=== Material ===
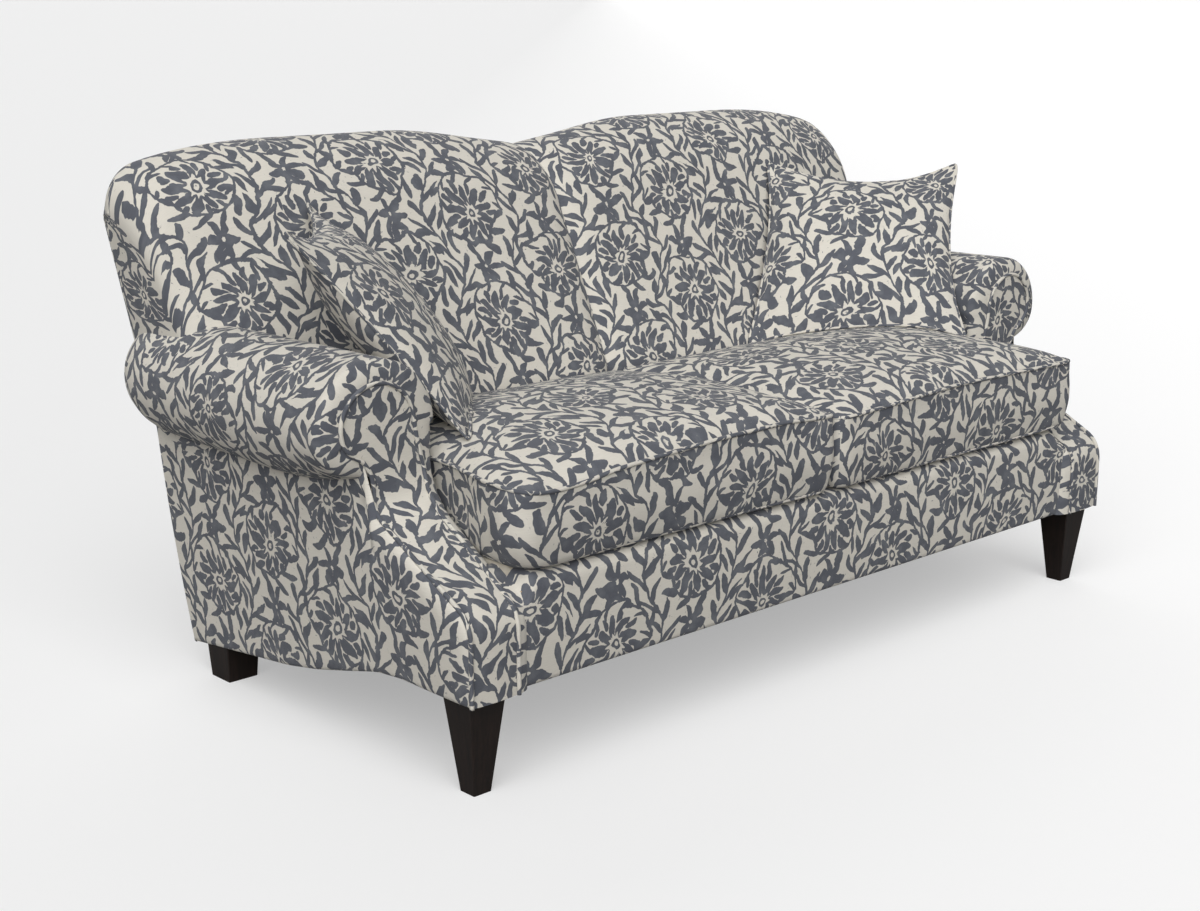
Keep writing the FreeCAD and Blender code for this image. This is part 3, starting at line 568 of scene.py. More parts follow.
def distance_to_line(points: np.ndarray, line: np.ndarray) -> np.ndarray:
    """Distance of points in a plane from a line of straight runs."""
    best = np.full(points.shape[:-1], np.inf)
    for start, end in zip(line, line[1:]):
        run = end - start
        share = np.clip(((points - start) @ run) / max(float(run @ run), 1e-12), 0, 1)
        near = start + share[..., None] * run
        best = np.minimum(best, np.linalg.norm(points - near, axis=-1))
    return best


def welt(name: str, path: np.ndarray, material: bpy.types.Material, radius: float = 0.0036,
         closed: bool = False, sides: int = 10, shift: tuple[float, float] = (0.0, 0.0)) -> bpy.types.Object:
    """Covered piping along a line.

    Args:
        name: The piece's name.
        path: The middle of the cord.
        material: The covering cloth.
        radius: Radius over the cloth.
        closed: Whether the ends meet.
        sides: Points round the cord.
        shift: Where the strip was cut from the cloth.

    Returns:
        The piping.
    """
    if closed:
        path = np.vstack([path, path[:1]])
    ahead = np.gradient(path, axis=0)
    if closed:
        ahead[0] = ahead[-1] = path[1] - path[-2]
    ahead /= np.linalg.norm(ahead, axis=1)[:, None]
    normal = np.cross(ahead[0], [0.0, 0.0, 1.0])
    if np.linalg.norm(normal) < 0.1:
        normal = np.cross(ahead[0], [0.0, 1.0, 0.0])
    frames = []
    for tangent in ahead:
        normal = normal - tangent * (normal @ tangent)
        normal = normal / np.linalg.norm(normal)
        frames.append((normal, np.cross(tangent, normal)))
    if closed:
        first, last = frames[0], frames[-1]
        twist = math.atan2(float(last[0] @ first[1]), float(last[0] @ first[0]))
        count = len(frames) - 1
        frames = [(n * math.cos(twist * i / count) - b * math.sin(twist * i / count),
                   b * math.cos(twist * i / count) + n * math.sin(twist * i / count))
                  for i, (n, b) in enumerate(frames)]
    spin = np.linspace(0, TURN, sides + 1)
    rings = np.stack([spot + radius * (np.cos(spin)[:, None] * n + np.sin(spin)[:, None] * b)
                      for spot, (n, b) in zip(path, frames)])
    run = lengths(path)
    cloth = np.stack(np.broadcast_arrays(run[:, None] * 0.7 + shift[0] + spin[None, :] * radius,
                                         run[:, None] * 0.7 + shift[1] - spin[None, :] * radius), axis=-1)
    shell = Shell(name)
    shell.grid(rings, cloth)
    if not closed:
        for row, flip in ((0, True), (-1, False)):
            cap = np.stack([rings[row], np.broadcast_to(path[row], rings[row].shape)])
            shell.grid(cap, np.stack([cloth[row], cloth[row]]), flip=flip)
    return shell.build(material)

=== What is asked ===
Starting at the first line of the data above, please restate word for word every line up to and including the one that holds "shift: Where the", and add nothing else.

=== Output for this exercise ===
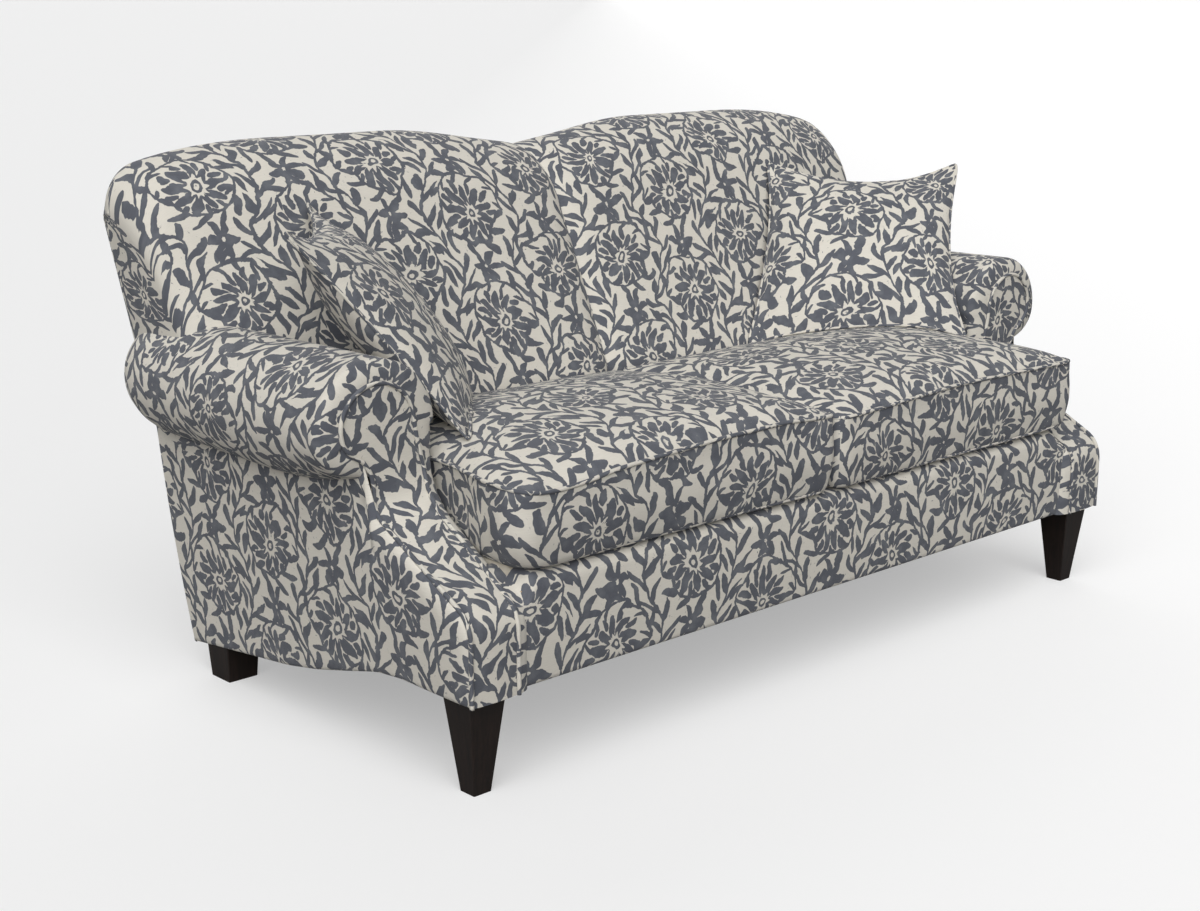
Keep writing the FreeCAD and Blender code for this image. This is part 3, starting at line 568 of scene.py. More parts follow.
def distance_to_line(points: np.ndarray, line: np.ndarray) -> np.ndarray:
    """Distance of points in a plane from a line of straight runs."""
    best = np.full(points.shape[:-1], np.inf)
    for start, end in zip(line, line[1:]):
        run = end - start
        share = np.clip(((points - start) @ run) / max(float(run @ run), 1e-12), 0, 1)
        near = start + share[..., None] * run
        best = np.minimum(best, np.linalg.norm(points - near, axis=-1))
    return best


def welt(name: str, path: np.ndarray, material: bpy.types.Material, radius: float = 0.0036,
         closed: bool = False, sides: int = 10, shift: tuple[float, float] = (0.0, 0.0)) -> bpy.types.Object:
    """Covered piping along a line.

    Args:
        name: The piece's name.
        path: The middle of the cord.
        material: The covering cloth.
        radius: Radius over the cloth.
        closed: Whether the ends meet.
        sides: Points round the cord.
        shift: Where the strip was cut from the cloth.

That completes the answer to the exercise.